Pre-Sale: The builder has the plans all drawn up and the lots are designed with various floor-plans and model homes selected by the builder/owner.
Custom Built: The buyer has paid an architect, in most cases, to design their house plans. Builders follow the plans given to them, and they may help in some of the design phases. Buyer owns their drawings/plans.
4. Permits — Who is Responsible for Permits?
Pre-Sale: The builder is responsible.
Custom Built: The buyer, who may delegate this to their contractor. But, ultimately, it is the buyer who is responsible — this also includes any city, county or local design review committee approvals.
5. Utilities – Who is responsible for getting utilties hooked up to the site and paying for them until close?
Pre-Sale: The builder is responsible. They coordinate with the utility companies to have utilties installed. They are also responsible for paying the utility bills until the sale closes.
Custom Built: The buyer is responsible for utilties to the building site. They may delegate this to the contractor and they are responsible for paying for utility costs during the site build
6. Interior – Who selects the interior components of the new build?
Pre-Sale: In many cases, the buyer may select many of the interior components including: flooring, paint colors, doors, fixtures, etc. The buyer MAY NOT select room designs which have been previously made by the builder with their plans. The buyer MAY NOT select where anything is going to go, Example: The light fixtures will be placed according to the builder/owners design plan, for example.
NOTE: The buyer selects from the builder/owners samples. If the buyer wants to have bamboo flooring installed, as opposed to the builder/owners choice — the buyer may opt to pay for this out-of-pocket and it’s going to be considered an UPGRADE.
Custom Built: The buyer is responsible for selecting the interior, from flooring to light fixtures. They are also responsible for paying to it too. Depending on their construction loan, even some of the custom built interior options may be a cost over-run.
7. Exterior – Who selects the exterior design of the new build?

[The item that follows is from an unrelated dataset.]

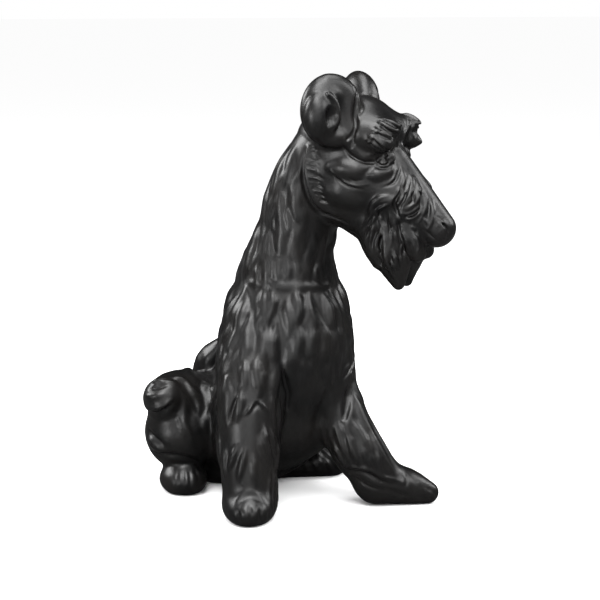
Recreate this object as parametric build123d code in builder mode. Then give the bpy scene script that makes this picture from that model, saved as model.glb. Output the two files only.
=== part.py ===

Pre-Sale: The builder/owner is responsible for the design of the exterior of the home and has already made the exterior part of the original design. Buyers may be able to select paint colors, light fixtures, but they MAY NOT be able to change the foot-print of the property, or make other alterations of the pre-existing design plans.
Custom Built: The buyer is responsible for all elements of design and may change exterior features throughout the custom build.
8. Change of Plans – Who Can Change the Construction Plans?
Pre-Sale: The builder/owner can change plans, but they probably won’t. They are responsible for the property, and they own it.
Custom Built: The buyer may change plans during the build, providing they have the financial resources to accommodate
9. Landscape – Who designs the landscaping?
Pre-Sale: The builder/owner will typically landscape the front of the property, but the buyer will be responsible for the back yard. This may include fencing, but not always. The buyer MAY be able to get UPGRADES, such as: in-ground sprinklers, special lighting, fencing, etc., but they will pay for it in addition to the price of the home.
Custom Built: The buyer is responsible for the landscaping, including sprinklers, special lighting and any other type of feature they would like included. The buyer may select their own landscaper. They do not need to go with their contractor’s recommendation.
10. Ownership Costs – Who is Responsible for Costs?
Ownership costs may include; taxes, insurance, maintenance costs, etc.
Pre-Sale: The builder/owner is responsible for all costs associated with the property that have been incurred up to the close of escrow.
Custom Built: The buyer is responsible for all costs incurred.
Other Things to Consider with New Construction Homes
Lenders don’t loan on dirt. On custom built home plans, the buyer must either own the lot, paying with cash, or have ALL their Oregon Ducks lined up prior to approaching a lender. This will include: having architectural designs, local city/county approval for the new build, permits pulled, etc. They will go for a construction loan, and must be as prepared, if not more prepared, than a builder on a Pre-Sale.